In a time when Irish migrants to the United States were waked before their journey across the Atlantic, emigration, like death, could irrevocably disrupt the domestic circle and provoke deep grief, as expressed in Dora Sigerson Shorter’s A Strange Voice (1900). Katharine Tynan’s The Sea’s Dead (1895) similarly warns of the danger that befalls one who is uprooted from home. Far from being a localised phenomenon, Irish folk horror crosses national boundaries, and banshees play a significant role in the death rituals of both local and migrant Irish communities. The keening spirit brings agreeable tidings in the humorous Biddy Brady’s Banshee (1879), while it crosses the Irish Sea with the unwelcome news of an estranged family member’s death in Charlotte Riddell’s Hertford O’Donnell’s Warning (1867).

Ghosts exist at the periphery of life and death, and have the subversive potential to give voice to the experiences of the socially marginalised.

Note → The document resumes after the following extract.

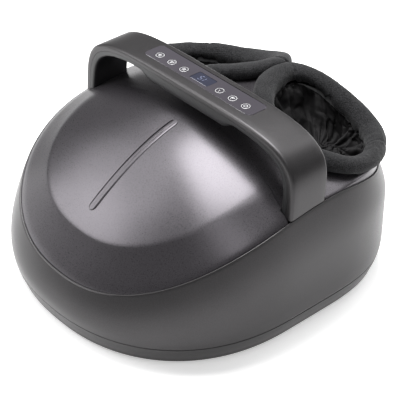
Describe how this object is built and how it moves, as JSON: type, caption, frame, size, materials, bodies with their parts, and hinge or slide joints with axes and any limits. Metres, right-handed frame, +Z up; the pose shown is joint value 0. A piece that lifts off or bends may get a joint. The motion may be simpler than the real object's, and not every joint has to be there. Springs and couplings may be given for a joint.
{
  "type": "foot massager",
  "caption": "Floor foot massager with a domed cover, a bridge handle carrying a key panel, and two padded fabric openings that lead to kneading chambers.",
  "frame": {"origin": "on the floor under the middle of the machine", "axes": "+X to the right seen from the toe end, +Y from the toes towards the user's legs, +Z up"},
  "size_m": [0.395, 0.4214, 0.2362],
  "materials": {
    "shell_grey": "satin metallic grey",
    "cover_grey": "satin metallic grey, a little lighter",
    "black_plastic": "matte",
    "panel_gloss": "glossy",
    "key_gloss": "glossy with a white ring",
    "display_dark": "glossy dark blue",
    "cuff_knit": "charcoal knit",
    "lining_nylon": "black woven nylon with a soft sheen",
    "well_grey": "matte",
    "gear_white": "matte",
    "bare_steel": "bare",
    "foot_rubber": "matte",
    "circuit_green": "satin",
    "heater_film": "satin",
    "bag_film": "satin"
  },
  "bodies": {
    "housing": {"air_pump": "well_grey", "airbag_left": "bag_film", "airbag_right": "bag_film", "base_screw_left_front": "bare_steel", "base_screw_left_rear": "bare_steel", "base_screw_right_front": "bare_steel", "base_screw_right_rear": "bare_steel", "base_tray": "shell_grey", "control_board": "circuit_green", "control_panel": "panel_gloss", "cover_strip": "cover_grey", "cuff_left": "cuff_knit", "cuff_right": "cuff_knit", "dc_inlet": "black_plastic", "display_window": "display_dark", "drive_motor_left": "bare_steel", "drive_motor_right": "bare_steel", "foot_well_left": "well_grey", "foot_well_right": "well_grey", "front_cover": "cover_grey", "gear_tray_left": "well_grey", "gear_tray_right": "well_grey", "handle_lower": "black_plastic", "handle_screw_left": "bare_steel", "handle_screw_right": "bare_steel", "handle_upper": "shell_grey", "heater_pad_left": "heater_film", "heater_pad_right": "heater_film", "lining_left": "lining_nylon", "lining_right": "lining_nylon", "lower_shell": "shell_grey", "main_board": "circuit_green", "rear_deck": "cover_grey", "rubber_foot_left_front": "foot_rubber", "rubber_foot_left_rear": "foot_rubber", "rubber_foot_right_front": "foot_rubber", "rubber_foot_right_rear": "foot_rubber", "valve_block": "black_plastic"},
    "key_power_body": {"key_power": "key_gloss"},
    "key_mode_body": {"key_mode": "key_gloss"},
    "key_heat_body": {"key_heat": "key_gloss"},
    "key_timer_body": {"key_timer": "key_gloss"},
    "key_level_body": {"key_level": "key_gloss"},
    "key_air_body": {"key_air": "key_gloss"},
    "right_drive": {"drive_pinion_right": "gear_white"},
    "right_worm": {"motor_worm_right": "bare_steel"},
    "right_front_disc": {"disc_gear_right_front": "gear_white", "kneading_disc_right_front": "gear_white"},
    "right_rear_disc": {"disc_gear_right_rear": "gear_white", "kneading_disc_right_rear": "gear_white"},
    "left_drive": {"drive_pinion_left": "gear_white"},
    "left_worm": {"motor_worm_left": "bare_steel"},
    "left_front_disc": {"disc_gear_left_front": "gear_white", "kneading_disc_left_front": "gear_white"},
    "left_rear_disc": {"disc_gear_left_rear": "gear_white", "kneading_disc_left_rear": "gear_white"}
  },
  "joints": [
    {"name": "key_air_press", "type": "slide", "parent": "housing", "child": "key_air_body", "axis": [0, 0, -1], "range_m": [0, 0.0007], "stiffness_N_per_m": 300, "springref_m": -0.0005},
    {"name": "key_mode_press", "type": "slide", "parent": "housing", "child": "key_mode_body", "axis": [0, 0, -1], "range_m": [0, 0.0007], "stiffness_N_per_m": 300, "springref_m": -0.0005},
    {"name": "key_heat_press", "type": "slide", "parent": "housing", "child": "key_heat_body", "axis": [0, 0, -1], "range_m": [0, 0.0007], "stiffness_N_per_m": 300, "springref_m": -0.0005},
    {"name": "key_timer_press", "type": "slide", "parent": "housing", "child": "key_timer_body", "axis": [0, 0, -1], "range_m": [0, 0.0007], "stiffness_N_per_m": 300, "springref_m": -0.0005},
    {"name": "key_level_press", "type": "slide", "parent": "housing", "child": "key_level_body", "axis": [0, 0, -1], "range_m": [0, 0.0007], "stiffness_N_per_m": 300, "springref_m": -0.0005},
    {"name": "key_power_press", "type": "slide", "parent": "housing", "child": "key_power_body", "axis": [0, 0, -1], "range_m": [0, 0.0007], "stiffness_N_per_m": 300, "springref_m": -0.0005},
    {"name": "right_drive_turn", "type": "hinge", "parent": "housing", "child": "right_drive", "pos_m": [0.087, -0.01, 0.0197], "axis": [0, 0, 1], "continuous": true},
    {"name": "right_front_disc_turn", "type": "hinge", "parent": "housing", "child": "right_front_disc", "pos_m": [0.087, -0.0415, 0.036], "axis": [0, 0, 1], "continuous": true},
    {"name": "right_rear_disc_turn", "type": "hinge", "parent": "housing", "child": "right_rear_disc", "pos_m": [0.087, 0.0215, 0.036], "axis": [0, 0, 1], "continuous": true},
    {"name": "right_worm_turn", "type": "hinge", "parent": "housing", "child": "right_worm", "pos_m": [0.1025, -0.01, 0.0222], "axis": [0, 1, 0], "continuous": true},
    {"name": "left_drive_turn", "type": "hinge", "parent": "housing", "child": "left_drive", "pos_m": [-0.087, -0.01, 0.0197], "axis": [0, 0, 1], "continuous": true},
    {"name": "left_front_disc_turn", "type": "hinge", "parent": "housing", "child": "left_front_disc", "pos_m": [-0.087, -0.0415, 0.036], "axis": [0, 0, 1], "continuous": true},
    {"name": "left_rear_disc_turn", "type": "hinge", "parent": "housing", "child": "left_rear_disc", "pos_m": [-0.087, 0.0215, 0.036], "axis": [0, 0, 1], "continuous": true},
    {"name": "left_worm_turn", "type": "hinge", "parent": "housing", "child": "left_worm", "pos_m": [-0.1025, -0.01, 0.0222], "axis": [0, 1, 0], "continuous": true}
  ],
  "couplings": [
    {"joint": "right_front_disc_turn", "follows": "right_drive_turn", "ratio": -0.4},
    {"joint": "right_rear_disc_turn", "follows": "right_drive_turn", "ratio": -0.4},
    {"joint": "right_worm_turn", "follows": "right_drive_turn", "ratio": -20},
    {"joint": "left_front_disc_turn", "follows": "left_drive_turn", "ratio": -0.4},
    {"joint": "left_rear_disc_turn", "follows": "left_drive_turn", "ratio": -0.4},
    {"joint": "left_worm_turn", "follows": "left_drive_turn", "ratio": -20}
  ]
}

Some of the most chilling stories expose an inequitable world that leaves women vulnerable to violence. In Elizabeth Bowen’s The Demon Lover (1945) and Gerald Griffin’s The Brown Man (1827), courtship and marriage prove to have fatal consequences, whereas Rosa Mulholland’s The Haunted Organist of Hurly Burly (1886) features the enduring and dangerous allure of obsessive love. Melatu Uche Okorie’s story Guardians of the Land: The Warrior Girl (2024), meanwhile, exposes how gender discrimination cuts women off from their spiritual heritage.

Emblematic of an irrepressible past that erupts into the present, ghost stories do much more than provide us with a welcome thrill.
The phantoms within A Visit from the Banshee also represent the residual trauma of unresolved histories, as ghosts may speak truth to power. The leading character of Le Fanu’s The Familiar faces retribution for an atrocity he committed as a senior officer of the Royal Navy, whereas the haunting in B.M. Croker’s Number Ninety is obliquely tied to the misdeeds of an elite and improvident class. In Dorothy Macardle’s The Prisoner (1924), cycles of political violence haunt a man in Kilmainham Gaol, while the suffering of the Great Famine remains embedded in the earth in Oein DeBhairduin’s Hungry grass / Crōlušk sirk. Emblematic of an irrepressible past that erupts into the present, ghost stories do much more than provide us with a welcome thrill.

With this edition, MoLI invites you to celebrate Christmas like a Victorian: turn the lights low, light some candles and gather around a blazing fire with your loved ones to share stories of the ghostly and the uncanny. The collection serves as a companion to our catalogue of Christmas Ghost Stories available on RadioMoLI, and we encourage you to take advantage of modern electricity by listening to them as well. But be prepared to experience a chill – it may be the wind, or a branch scratching at the window, or something stranger altogether.